Papohaku is furthest along in the process to inventory the land, determine costs and begin cleanup. The Army Engineers have completed an engineering evaluation/cost analysis for Waikoloa and Papohaku and are seeking money for the cleanups.
A cost analysis is being initiated for the Windward O'ahu sites, and a Restoration Advisory Board of community representatives will be involved in setting priorities.
Nationally there are 9,000 locations classified as formerly used defense sites. The program's annual budget is about $200 million.
The Pacific region receives about $5 million a year, barely enough for a small cleanup. For instance the Moloka'i cleanup will cost $3 million to $5 million, and He'eia could cost $26 million, Streck said. Waikoloa with 123,000 acres, four times the area of Kaho'olawe is estimated to cost $1.5 billion.
Because money is tight and priorities have shifted since Sept. 11, public input will help the corps determine what will be done at the sites, Streck said. Congress, however, makes the final decision about where the money goes.

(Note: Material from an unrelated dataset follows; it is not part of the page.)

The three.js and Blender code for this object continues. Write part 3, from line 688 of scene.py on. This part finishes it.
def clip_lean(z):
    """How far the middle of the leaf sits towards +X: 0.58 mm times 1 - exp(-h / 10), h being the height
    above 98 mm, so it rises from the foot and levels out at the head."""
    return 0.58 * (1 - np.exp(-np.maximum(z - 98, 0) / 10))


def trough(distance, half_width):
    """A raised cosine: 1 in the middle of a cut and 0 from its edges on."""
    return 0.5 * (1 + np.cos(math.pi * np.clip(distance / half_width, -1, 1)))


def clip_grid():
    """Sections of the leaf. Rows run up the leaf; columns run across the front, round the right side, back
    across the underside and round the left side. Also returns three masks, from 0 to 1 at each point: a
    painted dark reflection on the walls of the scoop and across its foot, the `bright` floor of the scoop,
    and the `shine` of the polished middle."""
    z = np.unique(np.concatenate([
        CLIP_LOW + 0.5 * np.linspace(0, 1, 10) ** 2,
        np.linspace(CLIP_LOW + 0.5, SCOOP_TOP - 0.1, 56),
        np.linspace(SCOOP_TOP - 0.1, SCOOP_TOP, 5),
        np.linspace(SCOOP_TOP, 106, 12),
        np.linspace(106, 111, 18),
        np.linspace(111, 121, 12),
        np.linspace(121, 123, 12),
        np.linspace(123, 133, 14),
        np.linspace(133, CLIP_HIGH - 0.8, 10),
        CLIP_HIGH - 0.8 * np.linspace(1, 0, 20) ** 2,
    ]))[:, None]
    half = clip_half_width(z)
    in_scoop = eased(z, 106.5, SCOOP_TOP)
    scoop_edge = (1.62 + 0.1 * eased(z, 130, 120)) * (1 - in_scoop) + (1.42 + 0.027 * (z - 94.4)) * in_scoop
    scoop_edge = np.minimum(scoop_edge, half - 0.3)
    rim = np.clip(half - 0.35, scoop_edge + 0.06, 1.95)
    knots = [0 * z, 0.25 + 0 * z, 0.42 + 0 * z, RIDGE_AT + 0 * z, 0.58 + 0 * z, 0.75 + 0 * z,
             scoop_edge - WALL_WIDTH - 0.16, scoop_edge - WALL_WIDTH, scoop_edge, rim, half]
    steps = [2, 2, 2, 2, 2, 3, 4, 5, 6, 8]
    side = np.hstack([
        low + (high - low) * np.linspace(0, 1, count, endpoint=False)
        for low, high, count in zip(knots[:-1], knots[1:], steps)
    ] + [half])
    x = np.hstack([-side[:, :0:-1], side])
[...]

An initial meeting to explain the process took place last month. Anyone interested in joining the Restoration Advisory Board should apply by Feb. 29.
Neighborhood board members from Kailua, Kane'ohe and Kahalu'u were surprised that the sites posed a potential danger to the community. Kailua board member Donna Wong said the initial invitation to join the board was limited to Kane'ohe residents, but said it's clear that Kailua residents should be involved.
Wade Okuda, who was involved with the Kamaka family's battle to force the military to clear Waikane, said government now believes it can clean property but "they cannot guarantee 100 percent and that's the sad part."